Même si Québec a sorti la hache pour sabrer les primes dans la haute fonction publique, le grand patron d'Hydro-Québec, Thierry Vandal, encaissera ce printemps un bonus supérieur à celui de l'an dernier.

Pour les plus hauts dirigeants de la société d'État, d'ailleurs, les primes continueront allègrement, en dépit de la directive gouvernementale qui met un terme aux primes pour l'ensemble des gestionnaires de la fonction publique.

Selon le ministre des Finances, Raymond Bachand, refuser ces primes pour les dirigeants d'Hydro équivaut à «passer une loi spéciale, rouvrir la convention collective et abolir les bonus de tous les gens qui sont couverts par cette convention».
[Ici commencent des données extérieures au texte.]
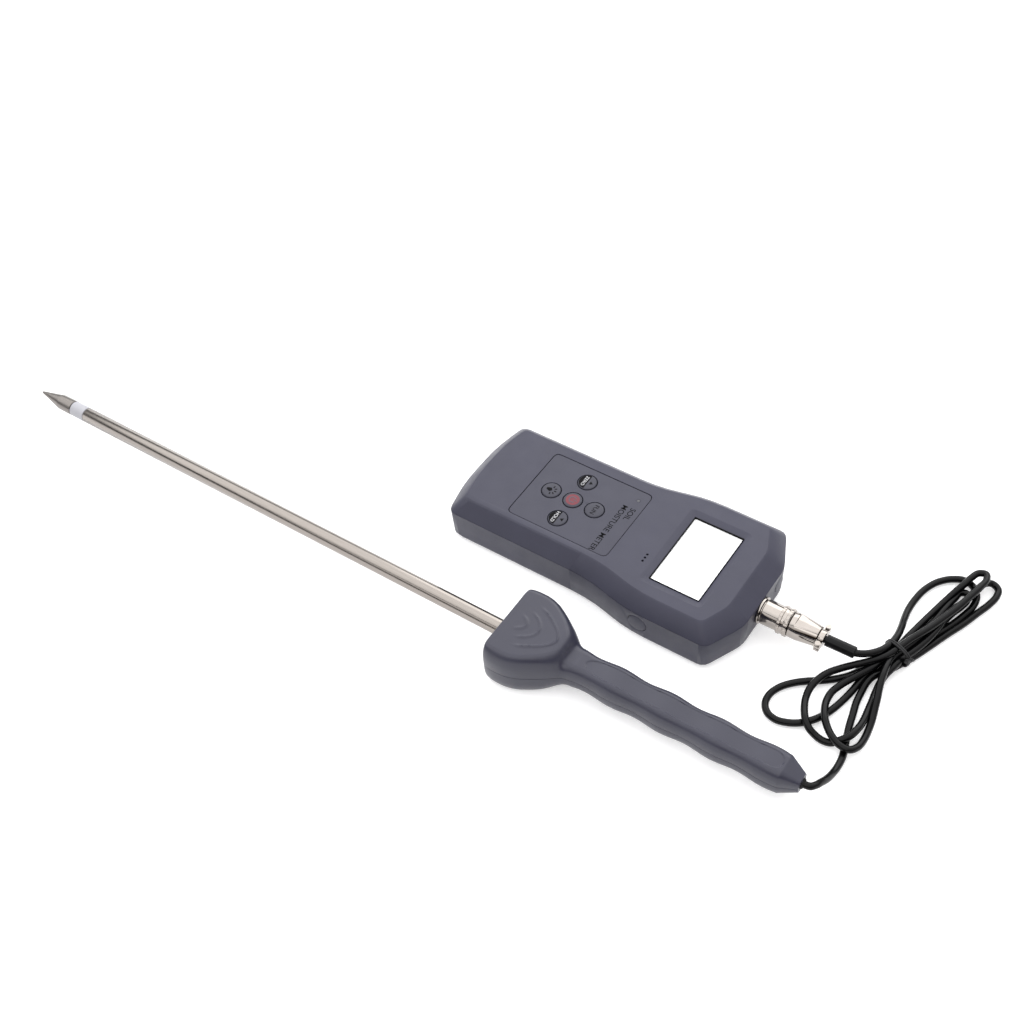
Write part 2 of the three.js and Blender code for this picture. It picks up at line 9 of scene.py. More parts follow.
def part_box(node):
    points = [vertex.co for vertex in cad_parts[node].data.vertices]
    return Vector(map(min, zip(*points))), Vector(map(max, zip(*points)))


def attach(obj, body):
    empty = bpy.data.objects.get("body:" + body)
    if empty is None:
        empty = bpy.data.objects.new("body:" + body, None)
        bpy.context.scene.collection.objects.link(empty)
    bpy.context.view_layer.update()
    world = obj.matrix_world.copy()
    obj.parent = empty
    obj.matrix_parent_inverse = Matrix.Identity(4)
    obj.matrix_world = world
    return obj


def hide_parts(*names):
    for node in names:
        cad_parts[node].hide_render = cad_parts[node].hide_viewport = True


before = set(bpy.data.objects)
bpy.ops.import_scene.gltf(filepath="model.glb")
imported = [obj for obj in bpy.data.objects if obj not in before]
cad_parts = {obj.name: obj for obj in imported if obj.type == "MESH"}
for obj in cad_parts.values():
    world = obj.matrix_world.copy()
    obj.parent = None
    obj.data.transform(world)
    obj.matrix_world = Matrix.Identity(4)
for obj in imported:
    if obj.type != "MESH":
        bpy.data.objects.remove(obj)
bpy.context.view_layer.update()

MM = 0.001
ROOT = "meter_and_probe"

# The meter's keypad end is 1 mm before the layout's zero, and the layout's Y is the meter's centre line.
rear_low, rear_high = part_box("rear_housing")
LAYOUT_X = rear_low[0] + 1 * MM
LAYOUT_Y = (rear_low[1] + rear_high[1]) / 2
OVERLAY_TOP_Z = 26.7
KEY_TOP_Z = 27.12
INK_Z = KEY_TOP_Z - 0.02
TITLE_START_Y = 9.4
PROBE_Y, PROBE_Z = -76.3, 13.0
TUBE_R = 4.2
CORD_D = 3.5
FLOOR_HALF = 6.0  # metres
FLOOR_DROP = 0.0003  # metres
FLAT_AREA = 250e-6  # faces larger than this, in square metres, are shaded flat


def at(x, y, z=0.0):
    """A point of the layout, in millimetres, as a point of the frame in metres."""
    return Vector((LAYOUT_X + x * MM, LAYOUT_Y + y * MM, z * MM))


# ---- camera and light ----
def camera():
    data = bpy.data.cameras.new("camera")
    data.lens = 52.73
    data.sensor_width = 36
    cam = bpy.data.objects.new("camera", data)
    cam.location = (0.3487, -0.3703, 0.585)
    cam.rotation_euler = [math.radians(a) for a in (40.674, 3.770, 34.283)]
    bpy.context.collection.objects.link(cam)
    bpy.context.scene.camera = cam


def softbox(name, place, target, size, power):
    data = bpy.data.lights.new(name, "AREA")
    data.shape = "RECTANGLE"
    data.size, data.size_y = size
    data.energy = power
    lamp = bpy.data.objects.new(name, data)
    lamp.location = place
    lamp.rotation_euler = (Vector(target) - Vector(place)).to_track_quat("-Z", "Y").to_euler()
    bpy.context.collection.objects.link(lamp)


# Brightness follows one slanted direction: full overhead and behind, dim low down in front.
SKY_LEAN = (-0.50, 0.50, 1.0)
SKY_SPAN = (-0.5, 1.0)
SKY_STRENGTH = 2.3
SKY_DARK = (0.03, 0.026, 0.024, 1)
# [share of the span, colour], with one thin dark flag between the low light and the overhead light.
SKY_STOPS = [
    (0.22, (0.035, 0.026, 0.020, 1)), (0.30, (0.42, 0.40, 0.38, 1)), (0.63, (0.66, 0.66, 0.665, 1)),
    (0.645, SKY_DARK), (0.675, SKY_DARK), (0.69, (0.72, 0.72, 0.725, 1)), (0.95, (1.0, 1.0, 1.0, 1)),
]
STRIP_HEIGHT = (0.22, 0.34)  # a dark strip all round fades out between these heights of the sky
STRIP_LEVEL = 0.05
WALL_HEIGHT = (0.085, 0.105)  # and a pale wall stands below these
WALL_COLOUR = (0.5, 0.5, 0.5, 1)


def sky():
    world = bpy.data.worlds.new("studio")
    bpy.context.scene.world = world
    world.use_nodes = True
    tree = world.node_tree
    link = tree.links.new
    way = tree.nodes.new("ShaderNodeTexCoord").outputs["Generated"]
    lean = tree.nodes.new("ShaderNodeVectorMath")
    lean.operation = "DOT_PRODUCT"
    lean.inputs[1].default_value = SKY_LEAN
    link(way, lean.inputs[0])
    ramp = tree.nodes.new("ShaderNodeValToRGB")
    while len(ramp.color_ramp.elements) < len(SKY_STOPS):
        ramp.color_ramp.elements.new(0.5)
    for element, (place, colour) in zip(ramp.color_ramp.elements, SKY_STOPS):
        element.position = place
        element.color = colour
    link(sky_share(tree, lean.outputs["Value"], SKY_SPAN), ramp.inputs["Fac"])
    height = tree.nodes.new("ShaderNodeSeparateXYZ")
    link(way, height.inputs["Vector"])
    dim = tree.nodes.new("ShaderNodeVectorMath")
    dim.operation = "SCALE"
    link(ramp.outputs["Color"], dim.inputs[0])
    link(sky_share(tree, height.outputs["Z"], STRIP_HEIGHT, STRIP_LEVEL), dim.inputs["Scale"])
    wall = tree.nodes.new("ShaderNodeMix")
    wall.data_type = "RGBA"
    wall.inputs["A"].default_value = WALL_COLOUR
    link(sky_share(tree, height.outputs["Z"], WALL_HEIGHT), wall.inputs["Factor"])
    link(dim.outputs["Vector"], wall.inputs["B"])
    background = tree.nodes["Background"]
    background.inputs["Strength"].default_value = SKY_STRENGTH
    link(wall.outputs["Result"], background.inputs["Color"])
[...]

Hydro-Québec, comme d'autres sociétés d'État, est régie par la Loi sur la gouvernance, et son conseil d'administration est indépendant. On attend des dirigeants de ces «sociétés commerciales» des «efforts équivalents rigoureux» pour compenser ces primes.
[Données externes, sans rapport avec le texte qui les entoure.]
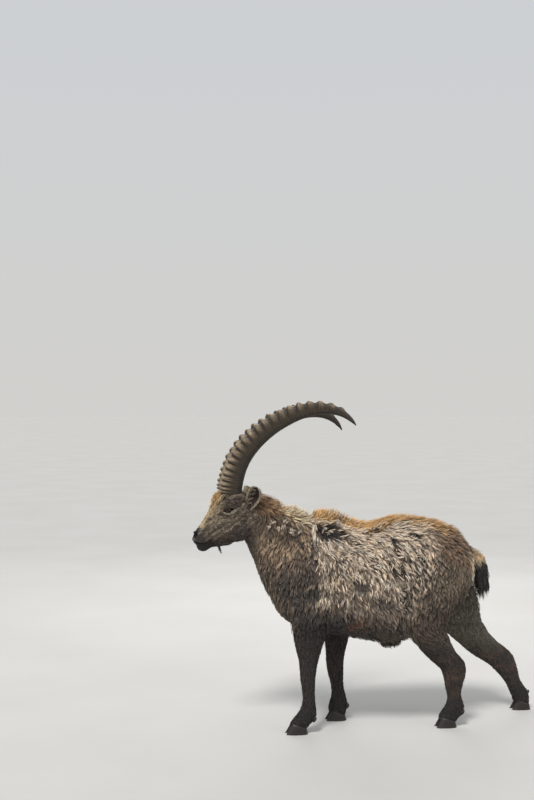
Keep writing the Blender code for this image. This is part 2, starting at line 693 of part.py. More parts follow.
def lid_rims():
    """Both lids of each eye, as rims along the edges of the opening."""
    for side in (LEFT, RIGHT):
        for above in (1, -1):
            path = []
            for share in np.linspace(-1, 1, 7):
                x, z = share * 0.0175, above * 0.0074 * (1 - share**2) ** 0.7
                x, z = x * 0.966 + z * 0.26, z * 0.966 - x * 0.26
                out = math.sqrt(max(0.0, (EYE_RADIUS + 0.0018) ** 2 - x * x - z * z))
                path.append(Vector((EYE.x + x, side * (EYE.y + out), EYE.z + z)))
            bm = bmesh.new()
            radii = [0.0024 + 0.0010 * above * math.cos(math.pi * s / 2) for s in np.linspace(-1, 1, 7)]
            strand(bm, path, radii, 5)
            yield bm


def strand(bm, path, radii, sides):
    """A round closed strand along a path, with a radius at each point."""
    rings = []
    for k, point in enumerate(path):
        ahead = (path[min(k + 1, len(path) - 1)] - path[max(k - 1, 0)]).normalized()
        side = ahead.orthogonal() if k == 0 else (side - ahead * side.dot(ahead))
        side.normalize()
        across = ahead.cross(side)
        turns = [2 * math.pi * i / sides for i in range(sides)]
        rings.append([point + (side * math.cos(t) + across * math.sin(t)) * radii[k] for t in turns])
    loft(bm, rings)


MOUTH = ((-0.372, 0.797), (-0.381, 0.789), (-0.392, 0.782), (-0.404, 0.779), (-0.416, 0.780), (-0.428, 0.784))
MOUTH_FRONT = 0.7875  # height of the lips' meeting at the front


def mouth_line(head):
    """A groove between the lips from one corner to the other."""
    surface = surface_of(head)
    left = [surface.ray_cast(Vector((x, -0.2, z)), Vector((0, 1, 0)))[0] for x, z in MOUTH]
    front = surface.ray_cast(Vector((-0.6, 0, MOUTH_FRONT)), Vector((1, 0, 0)))[0]
    right = [Vector((p.x, -p.y, p.z)) for p in reversed(left)]
    path = left + [front] + right
    radii = [0.0012] + [0.0024] * (len(path) - 2) + [0.0012]
    bm = bmesh.new()
    strand(bm, path, radii, 4)
    return bm


# Parting the body

SEAMS = {  # planes that bound each region: a point and the outward normal
    "head": (((-0.170, 0, 0.985), (0.963, 0, -0.268)),),
    "neck": (((0.052, 0, 0.891), (0.893, 0, -0.450)),),
    "leg_fore_left": (
        ((0, -0.020, 0), (0, 1, 0)),
        ((0, -0.030, 0.375), (0, 0.527, 0.850)),
        ((0.128, 0, 0), (1, 0, 0)),
        ((-0.20, 0, 0), (-1, 0, 0)),
    ),
    "leg_fore_right": (
        ((0, 0.020, 0), (0, -1, 0)),
        ((0, 0.030, 0.345), (0, -0.573, 0.819)),
        ((0.262, 0, 0), (1, 0, 0)),
        ((0.05, 0, 0), (-1, 0, 0)),
    ),
    "leg_hind_left": (
        ((0, -0.030, 0), (0, 1, 0)),
        ((0, -0.035, 0.365), (0, 0.755, 0.656)),
        ((0.430, 0, 0.430), (-0.925, 0, 0.379)),
        ((0.85, 0, 0), (1, 0, 0)),
    ),
    "leg_hind_right": (
        ((0, 0.030, 0), (0, -1, 0)),
        ((0, 0.035, 0.400), (0, -0.707, 0.707)),
        ((0.600, 0, 0.450), (-0.740, 0, -0.673)),
    ),
}
REACH = 3.0  # size of the block that the regions are cut from


def region(name, grow=0.0):
    """The block on the inner side of a region's planes, grown by a distance."""
    bm = bmesh.new()
    bmesh.ops.create_cube(bm, size=REACH, matrix=Matrix.Translation((0.3, 0.013, 0.507)))
    for point, normal in SEAMS[name]:
        normal = Vector(normal).normalized()
        point = Vector(point) + normal * grow
        geom = bm.verts[:] + bm.edges[:] + bm.faces[:]
        bmesh.ops.bisect_plane(bm, geom=geom, plane_co=point, plane_no=normal, clear_outer=True)
        rim = [e for e in bm.edges if len(e.link_faces) == 1]
        bmesh.ops.edgeloop_fill(bm, edges=rim)
    bmesh.ops.triangulate(bm, faces=bm.faces)
    return mesh_object(f"region_{name}", bm)


def copy_of(obj, name):
    copy = bpy.data.objects.new(name, obj.data.copy())
    bpy.context.scene.collection.objects.link(copy)
    return copy


def part_off(body, name):
    """Splits a region off body: returns its piece and what stays."""
    inner, outer = region(name, -GAP / 2), region(name, GAP / 2)
    piece = copy_of(body, name)
    boolean(piece, inner, "INTERSECT")
    boolean(body, outer, "DIFFERENCE")
    discard(inner, outer)
    return keep_largest(piece), keep_largest(body)


def make_room(body, part, root=None, reach=0.0):
    """Cuts a pocket into body around part, or around what lies near its root."""
    points = [v.co for v in part.data.vertices if root is None or (v.co - root).length < reach]
    bm = bmesh.new()
    bmesh.ops.convex_hull(bm, input=[bm.verts.new(p) for p in points])
    bmesh.ops.delete(bm, geom=[v for v in bm.verts if not v.link_faces], context="VERTS")
    bmesh.ops.recalc_face_normals(bm, faces=bm.faces)
    bm.normal_update()
    moves = [(v, v.normal * ROOM) for v in bm.verts]
    for vert, move in moves:
        vert.co += move
    cutter = mesh_object("room", bm)
    boolean(body, cutter, "DIFFERENCE")
    discard(cutter)
    return keep_largest(body)


def paint(obj, colour, roughness):
    """Gives obj a material of its own."""
    material = bpy.data.materials.new(obj.name)
    material.use_nodes = True
    shader = material.node_tree.nodes["Principled BSDF"]
    shader.inputs["Base Color"].default_value = (*colour, 1)
    shader.inputs["Roughness"].default_value = roughness
    obj.data.materials.clear()
    obj.data.materials.append(material)


def carve_face(head):
    """Opens the lids, nostrils and the line of the mouth."""
    bm = mouth_line(head)
    for side in (LEFT, RIGHT):
        lids = []
        for share in np.linspace(0, 1, 13)[:-1]:
            turn = 2 * math.pi * share
            x, z = 0.0165 * math.cos(turn), 0.0072 * math.sin(turn)
            lids.append((EYE.x + x * 0.96 + z * 0.26, EYE.z + z * 0.96 + x * -0.26))
        loft(bm, [[Vector((x, side * y, z)) for x, z in lids] for y in (EYE.y + 0.003, EYE.y + 0.06)])
        ellipsoid(bm, (-0.4385, side * 0.0185, 0.812), (0.0085, 0.0065, 0.0036), 60, subdivisions=2)
    cutter = mesh_object("face_cuts", bm)
    boolean(head, cutter, "DIFFERENCE")
    discard(cutter)
    keep_largest(head)
    return fuse(head, [*lid_rims(), *beard_locks()])


def centre_on_floor():
    """Shifts every piece so that the origin is the middle of the box's underside."""
    corners = [Vector(c) for obj in bpy.context.scene.objects for c in obj.bound_box]
    low = Vector([min(c[k] for c in corners) for k in range(3)])
    high = Vector([max(c[k] for c in corners) for k in range(3)])
    shift = Vector((-(low.x + high.x) / 2, -(low.y + high.y) / 2, -low.z))
    for obj in bpy.context.scene.objects:
        obj.data.transform(Matrix.Translation(shift))


FEET = {  # toe x, heel x and the dewclaws' x and z
    "leg_fore_left": (-0.068, 0.022, 0.056, 0.056),
    "leg_fore_right": (0.138, 0.226, 0.236, 0.058),
    "leg_hind_left": (0.568, 0.656, 0.688, 0.060),
    "leg_hind_right": (0.984, 1.070, 1.062, 0.074),
}
LEGS = {
    "leg_fore_left": (FORELEG, LEFT),
    "leg_fore_right": (FORELEG_FAR, RIGHT),
    "leg_hind_left": (HINDLEG, LEFT),
    "leg_hind_right": (HINDLEG_FAR, RIGHT),
}
HIDE, DARK_HIDE, CREAM = (0.36, 0.27, 0.19), (0.09, 0.065, 0.05), (0.55, 0.46, 0.34)
HORN, HOOF, EYE_BROWN = (0.23, 0.18, 0.14), (0.05, 0.04, 0.035), (0.16, 0.07, 0.02)


def main():
    for obj in list(bpy.data.objects):
        bpy.data.objects.remove(obj)
    torso = build_flesh()
    fuse(torso, coat_locks(surface_of(torso)))
    torso.name = "torso"
    head, torso = part_off(torso, "head")
    neck, torso = part_off(torso, "neck")
    tail = fuse(build_tail("tail"), tail_locks())
    make_room(torso, tail, Vector((0.725, 0, 0.718)), 0.07)
    carve_face(head)
    for side, hand in ((LEFT, "left"), (RIGHT, "right")):
        flip = Vector((1, side, 1))
        horn, ear = build_horn(f"horn_{hand}", side), build_ear(f"ear_{hand}", side)
        eye = build_eye(f"eye_{hand}", side)
        make_room(head, horn, HORN_SOCKET * flip, 0.061)
        make_room(head, ear, EAR_ROOT * flip, 0.045)
        make_room(head, eye)
        paint(horn, HORN, 0.6)
        paint(ear, HIDE, 0.9)
        paint(eye, EYE_BROWN, 0.1)
    for name, (rows, hand) in LEGS.items():
        leg, torso = part_off(torso, name)
        toe, heel, dew_x, dew_z = FEET[name]
        y = hand * rows[-1][5]
        foot = name.replace("leg_", "")
        for side, place in ((hand, "outer"), (-hand, "inner")):
            claw = build_claw(f"claw_{foot}_{place}", toe, heel, y, side)
            dewclaw = build_dewclaw(f"dewclaw_{foot}_{place}", dew_x, dew_z, y, side)
            for part in (claw, dewclaw):
                make_room(leg, part)
                paint(part, HOOF, 0.6)
        paint(leg, DARK_HIDE, 0.9)
    paint(head, HIDE, 0.9)
    paint(neck, HIDE, 0.9)
    paint(torso, HIDE, 0.9)
    paint(tail, CREAM, 0.9)
    centre_on_floor()


main()
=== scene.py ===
"""The looks of an adult male alpine ibex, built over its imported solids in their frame.

Metres, +Z up, the head towards -X and the animal's left side towards -Y. Places are
given from the near front foot, and SHIFT takes them to the solids' frame.
"""

import math

import bmesh
import bpy
import numpy as np
from mathutils import Matrix, Vector
from mathutils.bvhtree import BVHTree
from mathutils.kdtree import KDTree


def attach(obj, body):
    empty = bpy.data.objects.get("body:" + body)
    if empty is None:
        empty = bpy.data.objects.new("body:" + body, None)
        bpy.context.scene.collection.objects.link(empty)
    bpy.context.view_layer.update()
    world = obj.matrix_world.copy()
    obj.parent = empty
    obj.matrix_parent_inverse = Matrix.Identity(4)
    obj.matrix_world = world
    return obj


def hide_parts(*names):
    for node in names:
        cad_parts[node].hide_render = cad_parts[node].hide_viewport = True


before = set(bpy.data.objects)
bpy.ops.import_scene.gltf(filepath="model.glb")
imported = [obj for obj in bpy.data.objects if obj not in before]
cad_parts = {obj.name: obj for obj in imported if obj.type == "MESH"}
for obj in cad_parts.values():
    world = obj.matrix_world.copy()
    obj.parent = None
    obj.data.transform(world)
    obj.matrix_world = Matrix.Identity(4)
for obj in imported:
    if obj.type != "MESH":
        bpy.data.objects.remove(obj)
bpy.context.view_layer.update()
SHIFT = Vector((-0.314727, -0.000781, 0.0))

# The studio: a pale floor under an even pale sky. The key light is a broad soft sun from
# above on the camera's left, with a large fill panel at the right and a rim light behind.

CAMERA_HEIGHT, CAMERA_BACK, CAMERA_ASIDE = 1.37, 4.6097, 0.1292
CAMERA_YAW = math.radians(10)  # it looks a little towards the tail
LENS = 49.5  # mm on a sensor 36 mm long
AIM = Vector((0.0, 0.0, 0.6))  # what the lights point at
FLOOR_RADIUS = 90
SKY_STRENGTH = 0.8


def placed(name, data):
    obj = bpy.data.objects.new(name, data)
    bpy.context.scene.collection.objects.link(obj)
    return obj


def soft_light(name, kind, place, size, power, colour):
    lamp = placed(name, bpy.data.lights.new(name, kind))
    setattr(lamp.data, "angle" if kind == "SUN" else "size", size)
    lamp.data.energy = power
    lamp.data.color = colour
    lamp.location = place
    lamp.rotation_euler = (AIM - Vector(place)).to_track_quat("-Z", "Y").to_euler()


def node_in(tree, kind, source=None, **values):
    """A new shader node, fed by a socket, with the given inputs or properties set."""
    made = tree.nodes.new("ShaderNode" + kind)
    for key, value in values.items():
        if key in made.inputs:
            made.inputs[key].default_value = value
        else:
            setattr(made, key, value)
    if source is not None:
        tree.links.new(source, made.inputs[0])
    return made


def plain_material(name, roughness, specular):
    """A new material, with its node tree and its shader."""
    material = bpy.data.materials.new(name)
    material.use_nodes = True
    shader = material.node_tree.nodes["Principled BSDF"]
    shader.inputs["Roughness"].default_value = roughness
    shader.inputs["Specular IOR Level"].default_value = specular
    return material, material.node_tree, shader


def place_in(tree):
    return node_in(tree, "TexCoord").outputs["Object"]


def noise_in(tree, source, **values):
    return node_in(tree, "TexNoise", source, **values).outputs["Fac"]


def ramp_in(tree, stops, source):
    """A colour ramp from (place, colour) stops, driven by a socket."""
    made = node_in(tree, "ValToRGB", source)
    while len(made.color_ramp.elements) < len(stops):
        made.color_ramp.elements.new(0.5)
    for element, (place, colour) in zip(made.color_ramp.elements, stops):
        element.position = place
        element.color = (*colour, 1)
    return made.outputs["Color"]


def linear(*rgb):
    """A screen colour of 0 to 255 as the linear values that shaders use."""
    share = np.array(rgb, float) / 255
    return np.where(share <= 0.04045, share / 12.92, ((share + 0.055) / 1.055) ** 2.4)


ahead = Vector((math.sin(CAMERA_YAW), math.cos(CAMERA_YAW), 0))
aside = Vector((math.cos(CAMERA_YAW), -math.sin(CAMERA_YAW), 0))
camera = placed("camera", bpy.data.cameras.new("camera"))
camera.data.lens = LENS
camera.data.clip_end = 200.0
camera.location = SHIFT - ahead * CAMERA_BACK - aside * CAMERA_ASIDE + Vector((0, 0, CAMERA_HEIGHT))
camera.rotation_euler = (math.radians(90), 0, -CAMERA_YAW)
bpy.context.scene.camera = camera
bpy.context.scene.view_settings.view_transform = "Standard"

soft_light("key_light", "SUN", (-2.0, -2.8, 5.5), math.radians(14), 2.7, (1.0, 0.98, 0.95))
soft_light("fill_light", "AREA", (3.6, -3.4, 1.8), 2.6, 26, (0.93, 0.96, 1.0))
soft_light("rim_light", "AREA", (0.8, 3.4, 3.2), 2.2, 60, (1.0, 0.98, 0.95))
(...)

Hier à l'Assemblée nationale, le député péquiste de Jonquière, Sylvain Gaudreault, s'est interrogé sur la pertinence des primes accordées à M. Vandal. Il a obtenu pour 2009 un bonus de 125 000$ qui s'ajoute à son salaire de 421 000$. Par rapport à l'année précédente, ce sont des augmentations respectives de 3000$ et 4000$. Pourtant, a relevé M. Gaudreault, la feuille de route du patron d'Hydro-Québec depuis 12 mois est plutôt ternie par des erreurs de jugement. La société d'État a laissé échapper l'achat d'Énergie Nouveau-Brunswick, n'a pu gérer le problème de l'entretien de Gentilly 2 et a même commandité des écoles privées cossues auxquelles est lié M. Vandal.

«Laxisme»

Pourtant, au printemps 2009, embarrassé, le ministre Claude Béchard, alors responsable d'Hydro-Québec, avait justifié les bonus du président Vandal en expliquant qu'on les lui avait accordés pour sa performance «avant la crise financière» et que ces primes seraient revues par la suite, a rappelé M. Gaudreault. «C'est évident que le gouvernement n'a aucun contrôle, aucune autorité sur ces sociétés, même quand un ministre dit que ce sera revu, il n'y a rien qui change», a insisté le député péquiste.
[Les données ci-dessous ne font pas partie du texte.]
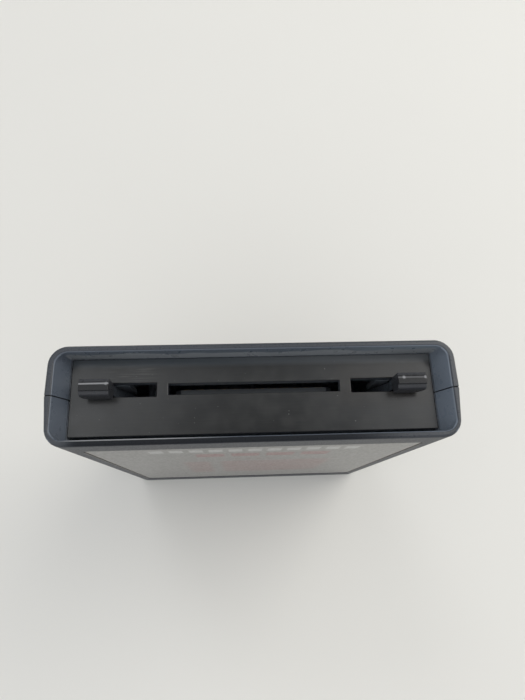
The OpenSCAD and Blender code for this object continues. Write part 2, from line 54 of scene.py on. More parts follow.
class Graph:
    """A material's node tree, with short calls for the nodes that the finishes use."""

    def __init__(self, name):
        self.material = bpy.data.materials.new(name)
        self.material.use_nodes = True
        self.tree = self.material.node_tree
        self.tree.nodes.clear()
        self.shader = self.node("BsdfPrincipled")
        out = self.node("OutputMaterial")
        self.tree.links.new(self.shader.outputs[0], out.inputs["Surface"])
        coords = self.node("TexCoord")
        self.place = self.vector("SCALE", coords.outputs["Object"], scale=1 / MM)
        split = self.node("SeparateXYZ")
        self.tree.links.new(self.place, split.inputs[0])
        self.x, self.y, self.z = split.outputs

    def node(self, kind, **settings):
        made = self.tree.nodes.new("ShaderNode" + kind)
        for name, value in settings.items():
            setattr(made, name, value)
        return made

    def put(self, socket, value):
        """Links a socket to another, or sets its value."""
        if isinstance(value, bpy.types.NodeSocket):
            self.tree.links.new(value, socket)
        else:
            socket.default_value = value

    def math(self, operation, *values, clamp=False):
        made = self.node("Math", operation=operation, use_clamp=clamp)
        for socket, value in zip(made.inputs, values):
            self.put(socket, value)
        return made.outputs[0]

    def vector(self, operation, *values, scale=None):
        made = self.node("VectorMath", operation=operation)
        for socket, value in zip(made.inputs, values):
            self.put(socket, value)
        if scale is not None:
            self.put(made.inputs["Scale"], scale)
        return made.outputs["Value" if operation == "DISTANCE" else "Vector"]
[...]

Selon lui, ce laxisme est difficilement justifiable - les abonnés ont encaissé 20% d'augmentation de tarifs depuis 2004, et 2% de hausse l'an dernier seulement.

M. Bachand estime que la révision de ces primes serait un geste aussi odieux que la décision du gouvernement péquiste, au début des années 80, de rouvrir les conventions collectives et de « (réduire) le salaire des enseignants de 20%». M. Bachand était, il faut le dire, aux premières loges à l'époque comme chef de cabinet de Pierre Marc Johnson, gros canon du cabinet de René Lévesque.

En faisant le tour de la liste des gestionnaires d'Hydro-Québec, on remarque aussi que tous ont reçu en 2009 des primes presque aussi généreuses que celles de l'année précédente. André Boulanger, président de la filiale distribution, a reçu 102 000$ en bonus, comparativement à 106 000$ l'année précédente. À son salaire de 369 000$, on doit aussi ajouter 17 000$ pour l'utilisation de son auto - prime à laquelle M. Vandal n'a pas droit, car Hydro-Québec lui fournit la limousine et le chauffeur.

Isabelle Courville a eu droit à une prime de 89 500$, 4000$ de plus que l'année précédente, qui s'est ajoutée à son salaire de 354 000$. Richard Cacchione, président d'Hydro Production, a un salaire de 367 000$, mais doit se contenter de 100 000$ de bonus, 2000$ de moins que l'année précédente.